The nicest part about the Oval is that it was kept alive due to the public response to it.  You see, when it was originally constructed back in 2011 for that year's Canada Games, it was left open for public skating for the rest of that winter season, but was due to be dismantled and turned back into the vacant park field that it came from.  But the public responded so positively to its existence, and put so much pressure on HRM's city council, that it was decided to keep it open, and even to slowly upgrade it.

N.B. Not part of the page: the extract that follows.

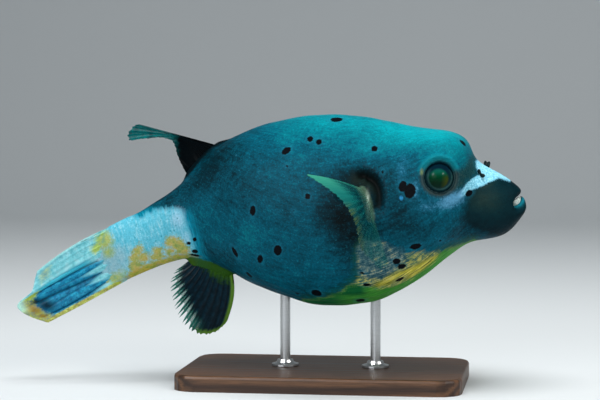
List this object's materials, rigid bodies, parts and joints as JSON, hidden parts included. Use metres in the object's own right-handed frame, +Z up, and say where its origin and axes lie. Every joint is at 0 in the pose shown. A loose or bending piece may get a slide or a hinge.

The other nicest part about the Oval is that the city has managed, so far, to keep it free to use.  Despite the assuredly high costs of running it every year, it is free for anyone to head out and skate upon.  It is maintained, and kept in very good shape, throughout its open period by tax dollars and corporate sponsorship (note the name after all, our power company hard at work spending its obscene profits).  So anyone with a pair of skates (and a CSA approved hockey helmet if you are under 12 years of age) can head on down and skate at will (during public skates times of course).

But wait!  The other nicest part about the Oval is that if you don't own those aforementioned skates and helmet (see, I used aforementioned in a sentence, that law degree is totally worth the $40K I paid!), then they will lend you a pair of skates and / or the helmet you need.  Just turn over a piece of government issued picture ID, and the very efficient staff members will get you the gear you need - for free!  And they do it quickly too - a line of about sixty people can be processed in as little ten minutes.

OK, the last nicest part about the Oval though is the sense of community that it inspires.  There is a real sense of small town community, an almost Rockwellian vision.  People are all there to skate and to be part of the larger Halifax community - they help each other up, there are few collisions (and being Canadian, more apologies than strictly necessary), people look out for each other and each other's kids.

But the real nicest part about the Oval is that it gave me the chance to take my boys skating for the very first time today.  They had a blast.  The first lap took about thirty minutes, and Doc wiped out about forty times.  But he kept getting up, kept trying.  Even when I could see he was getting frustrated, he didn't throw in the towel.  Gee on the other hand, rarely fell, due in part to his very low center of gravity, but even more to the bob-skates he was wearing.

Both boys had the time of their lives, red cheeked and covered in snow.  They laughed and grinned with each fall, and Gee made a point of trying to get as far ahead of me as he could.  Doc just kept going, and he swears that many of his falls were not due to trying to impress the pretty girls.  I suppose their proximity was just a coincidence, twenty six times.  What?  It could totally happen.

I had the best day I have had in a really long time (and that is out of some pretty damned good days!) watching them, coaching them, and just being their dad.

Thanks for taking me skating boys.  We'll do it again, very soon.